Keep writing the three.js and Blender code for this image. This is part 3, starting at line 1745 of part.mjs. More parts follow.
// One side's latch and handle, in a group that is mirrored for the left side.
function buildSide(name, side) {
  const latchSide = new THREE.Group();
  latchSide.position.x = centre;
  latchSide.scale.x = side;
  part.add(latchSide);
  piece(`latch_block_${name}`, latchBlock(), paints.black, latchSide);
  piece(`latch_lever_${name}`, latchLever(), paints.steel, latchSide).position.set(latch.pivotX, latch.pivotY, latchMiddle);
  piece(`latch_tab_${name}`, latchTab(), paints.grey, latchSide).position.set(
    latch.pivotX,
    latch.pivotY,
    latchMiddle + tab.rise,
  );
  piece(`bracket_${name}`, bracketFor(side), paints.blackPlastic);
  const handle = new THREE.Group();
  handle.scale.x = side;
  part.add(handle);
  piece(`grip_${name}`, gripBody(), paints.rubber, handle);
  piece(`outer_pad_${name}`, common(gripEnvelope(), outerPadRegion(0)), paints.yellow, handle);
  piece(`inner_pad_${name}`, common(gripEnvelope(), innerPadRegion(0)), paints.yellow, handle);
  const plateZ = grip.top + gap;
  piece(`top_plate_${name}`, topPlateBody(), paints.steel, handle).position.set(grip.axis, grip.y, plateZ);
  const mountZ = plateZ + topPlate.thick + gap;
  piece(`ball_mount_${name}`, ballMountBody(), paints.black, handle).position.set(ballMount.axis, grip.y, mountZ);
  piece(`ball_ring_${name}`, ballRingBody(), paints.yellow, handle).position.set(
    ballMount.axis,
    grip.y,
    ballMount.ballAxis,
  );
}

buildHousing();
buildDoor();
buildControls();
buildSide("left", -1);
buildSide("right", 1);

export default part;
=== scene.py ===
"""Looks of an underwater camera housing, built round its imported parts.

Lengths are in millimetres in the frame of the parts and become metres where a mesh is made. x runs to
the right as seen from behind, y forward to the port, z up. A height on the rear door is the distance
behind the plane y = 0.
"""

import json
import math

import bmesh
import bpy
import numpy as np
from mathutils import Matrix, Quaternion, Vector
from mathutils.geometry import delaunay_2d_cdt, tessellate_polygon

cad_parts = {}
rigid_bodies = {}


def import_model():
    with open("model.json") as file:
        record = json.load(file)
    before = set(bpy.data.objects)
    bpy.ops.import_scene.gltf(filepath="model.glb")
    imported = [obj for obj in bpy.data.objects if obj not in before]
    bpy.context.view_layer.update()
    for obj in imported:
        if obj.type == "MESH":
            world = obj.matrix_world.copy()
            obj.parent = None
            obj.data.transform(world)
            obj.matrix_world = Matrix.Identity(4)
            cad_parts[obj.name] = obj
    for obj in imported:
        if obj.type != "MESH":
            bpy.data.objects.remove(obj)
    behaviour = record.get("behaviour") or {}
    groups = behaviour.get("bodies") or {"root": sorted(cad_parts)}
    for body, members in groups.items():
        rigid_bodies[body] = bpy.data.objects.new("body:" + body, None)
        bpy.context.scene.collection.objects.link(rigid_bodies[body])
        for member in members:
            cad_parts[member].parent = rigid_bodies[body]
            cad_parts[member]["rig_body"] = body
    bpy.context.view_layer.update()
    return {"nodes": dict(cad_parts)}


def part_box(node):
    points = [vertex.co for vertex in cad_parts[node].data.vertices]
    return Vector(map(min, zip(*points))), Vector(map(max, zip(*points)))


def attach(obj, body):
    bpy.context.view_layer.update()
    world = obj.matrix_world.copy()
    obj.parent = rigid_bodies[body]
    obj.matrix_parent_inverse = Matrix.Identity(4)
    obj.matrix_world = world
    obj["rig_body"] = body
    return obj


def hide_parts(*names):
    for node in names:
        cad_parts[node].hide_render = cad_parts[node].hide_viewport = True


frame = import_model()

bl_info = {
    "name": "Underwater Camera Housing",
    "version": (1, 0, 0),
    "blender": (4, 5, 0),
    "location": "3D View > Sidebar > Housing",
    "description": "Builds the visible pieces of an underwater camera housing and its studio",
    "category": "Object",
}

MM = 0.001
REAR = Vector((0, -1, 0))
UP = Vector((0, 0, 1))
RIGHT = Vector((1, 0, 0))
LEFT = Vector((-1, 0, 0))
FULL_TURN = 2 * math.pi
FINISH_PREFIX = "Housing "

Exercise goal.
Repeat the material above in full, keeping every word.

Solution for this task.
Keep writing the three.js and Blender code for this image. This is part 3, starting at line 1745 of part.mjs. More parts follow.
// One side's latch and handle, in a group that is mirrored for the left side.
function buildSide(name, side) {
  const latchSide = new THREE.Group();
  latchSide.position.x = centre;
  latchSide.scale.x = side;
  part.add(latchSide);
  piece(`latch_block_${name}`, latchBlock(), paints.black, latchSide);
  piece(`latch_lever_${name}`, latchLever(), paints.steel, latchSide).position.set(latch.pivotX, latch.pivotY, latchMiddle);
  piece(`latch_tab_${name}`, latchTab(), paints.grey, latchSide).position.set(
    latch.pivotX,
    latch.pivotY,
    latchMiddle + tab.rise,
  );
  piece(`bracket_${name}`, bracketFor(side), paints.blackPlastic);
  const handle = new THREE.Group();
  handle.scale.x = side;
  part.add(handle);
  piece(`grip_${name}`, gripBody(), paints.rubber, handle);
  piece(`outer_pad_${name}`, common(gripEnvelope(), outerPadRegion(0)), paints.yellow, handle);
  piece(`inner_pad_${name}`, common(gripEnvelope(), innerPadRegion(0)), paints.yellow, handle);
  const plateZ = grip.top + gap;
  piece(`top_plate_${name}`, topPlateBody(), paints.steel, handle).position.set(grip.axis, grip.y, plateZ);
  const mountZ = plateZ + topPlate.thick + gap;
  piece(`ball_mount_${name}`, ballMountBody(), paints.black, handle).position.set(ballMount.axis, grip.y, mountZ);
  piece(`ball_ring_${name}`, ballRingBody(), paints.yellow, handle).position.set(
    ballMount.axis,
    grip.y,
    ballMount.ballAxis,
  );
}

buildHousing();
buildDoor();
buildControls();
buildSide("left", -1);
buildSide("right", 1);

export default part;
=== scene.py ===
"""Looks of an underwater camera housing, built round its imported parts.

Lengths are in millimetres in the frame of the parts and become metres where a mesh is made. x runs to
the right as seen from behind, y forward to the port, z up. A height on the rear door is the distance
behind the plane y = 0.
"""

import json
import math

import bmesh
import bpy
import numpy as np
from mathutils import Matrix, Quaternion, Vector
from mathutils.geometry import delaunay_2d_cdt, tessellate_polygon

cad_parts = {}
rigid_bodies = {}


def import_model():
    with open("model.json") as file:
        record = json.load(file)
    before = set(bpy.data.objects)
    bpy.ops.import_scene.gltf(filepath="model.glb")
    imported = [obj for obj in bpy.data.objects if obj not in before]
    bpy.context.view_layer.update()
    for obj in imported:
        if obj.type == "MESH":
            world = obj.matrix_world.copy()
            obj.parent = None
            obj.data.transform(world)
            obj.matrix_world = Matrix.Identity(4)
            cad_parts[obj.name] = obj
    for obj in imported:
        if obj.type != "MESH":
            bpy.data.objects.remove(obj)
    behaviour = record.get("behaviour") or {}
    groups = behaviour.get("bodies") or {"root": sorted(cad_parts)}
    for body, members in groups.items():
        rigid_bodies[body] = bpy.data.objects.new("body:" + body, None)
        bpy.context.scene.collection.objects.link(rigid_bodies[body])
        for member in members:
            cad_parts[member].parent = rigid_bodies[body]
            cad_parts[member]["rig_body"] = body
    bpy.context.view_layer.update()
    return {"nodes": dict(cad_parts)}


def part_box(node):
    points = [vertex.co for vertex in cad_parts[node].data.vertices]
    return Vector(map(min, zip(*points))), Vector(map(max, zip(*points)))


def attach(obj, body):
    bpy.context.view_layer.update()
    world = obj.matrix_world.copy()
    obj.parent = rigid_bodies[body]
    obj.matrix_parent_inverse = Matrix.Identity(4)
    obj.matrix_world = world
    obj["rig_body"] = body
    return obj


def hide_parts(*names):
    for node in names:
        cad_parts[node].hide_render = cad_parts[node].hide_viewport = True


frame = import_model()

bl_info = {
    "name": "Underwater Camera Housing",
    "version": (1, 0, 0),
    "blender": (4, 5, 0),
    "location": "3D View > Sidebar > Housing",
    "description": "Builds the visible pieces of an underwater camera housing and its studio",
    "category": "Object",
}

MM = 0.001
REAR = Vector((0, -1, 0))
UP = Vector((0, 0, 1))
RIGHT = Vector((1, 0, 0))
LEFT = Vector((-1, 0, 0))
FULL_TURN = 2 * math.pi
FINISH_PREFIX = "Housing "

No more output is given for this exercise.